A tilting, twirling dance spectacle
10Choreographer-director Yoann Bourgeois puts six performers through a gravity-defying trial in He Who Falls, a blend of music, theatre and acrobatics atop a stage that spins and swings. Its North American premiere, presented by Canadian Stage, promises to be an eye-popping athletic achievement and a poetic showcase of the strength and versatility of the human body. Thursday, March 1 to Sunday, March 4. $35.10–$99. Bluma Appel Theatre.
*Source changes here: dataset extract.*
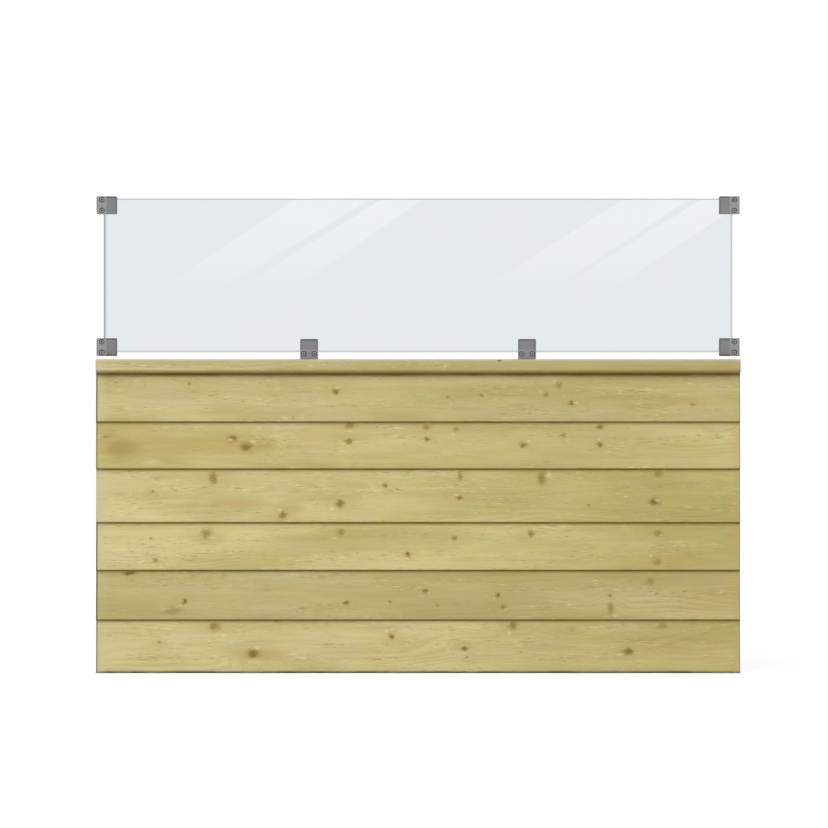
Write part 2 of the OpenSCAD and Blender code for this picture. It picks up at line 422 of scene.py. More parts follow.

A gripping new crime series
11East Coast author Lisa Moore earned a spot on the 2013 Giller Prize short list with Caught, a gritty novel about the cat-and-mouse manoeuvres of a New Brunswick cop and convict. The story races onto the small screen in a five-episode miniseries this month. Allan Hawco, best known as the bad-boy ex-cop in Republic of Doyle, plays the drug-dealing fugitive, on the lam after a daring prison break. But a hard-nosed police officer, played by CanCon legend Paul Gross, is on his heels, intent on putting him behind bars again. Premieres February 26. CBC.
An ice-cold beer fest
12At Winter Brewfest, Toronto’s biggest indoor beer festival, choose from more than 150 beers from dozens of breweries big and small. Also on site: food trucks, live music and even yoga (to work off that beer belly). Friday, March 2 to Saturday, March 3. $29.95–$79.95. Enercare Centre.